Но если на жизнь нет права, а есть только сама жизнь, как роковой факт, то что же наше право на смерть? Да это право сильного. Воля, как намерение, осуществленное в действии, — продукт жизни, сильнее жизни, и потому может ее прекратить на каждом шагу. Таких прав немало на свете! И человек, с его милою логикою, не задумался назвать и проявление силы правом. Да не потому ли, что каждый мыслитель, толкуя о праве, невольно сознавал суть права в силе?
А правда? А справедливость? А нравственный закон?
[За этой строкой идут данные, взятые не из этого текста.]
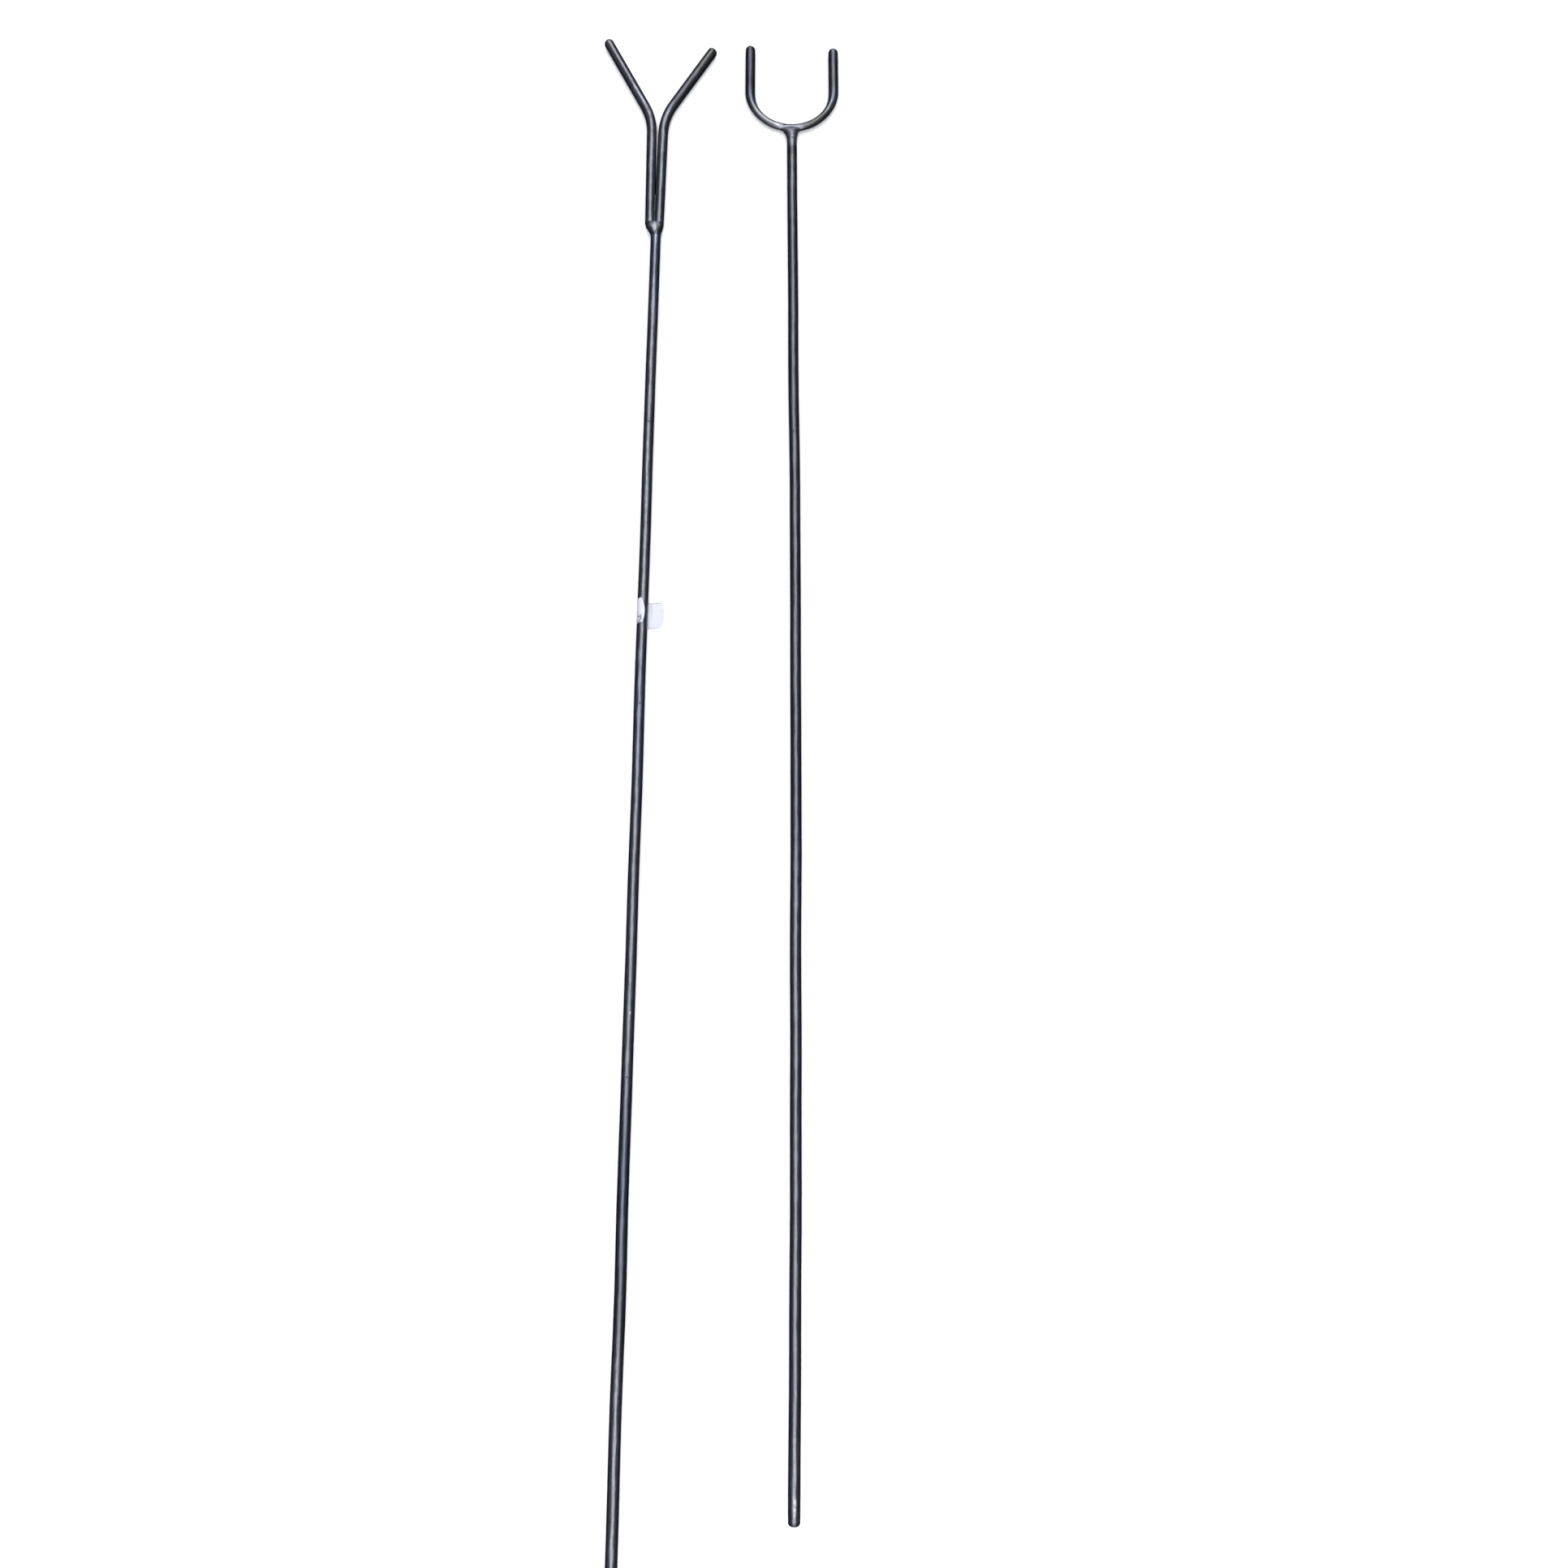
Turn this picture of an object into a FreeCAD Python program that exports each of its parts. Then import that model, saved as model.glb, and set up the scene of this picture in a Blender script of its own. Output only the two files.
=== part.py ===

Да, на аналитических весах мыслителя эти противовесы сильно опускают одну чашку, но стоит только силе слегка прикоснуться к другой и весы покажут другое.
Что же знают все другие статьи пресловутого droit de l'homme? Если уже права на жизнь никто нам не давал и мы пользуемся ею Dei gratia (С Божьей помощью (лат.)), то что такое право на равенство, свободу, братство? Не чистые ли миражи эти права? Они возбуждают только ненависть, потому что недостижимы, за ними гоняются, а их нет.
Право можем мы себе творить и утверждать только на то, что можем себе дать, и собственно, по Божьи, что можем дать не насильно. Право собственности и право личности, наследственности, — все они искусственны, созданы человеком, но именно потому они и есть права; их можно было дать и признано было за лучшее для человеческого общества их дать ему.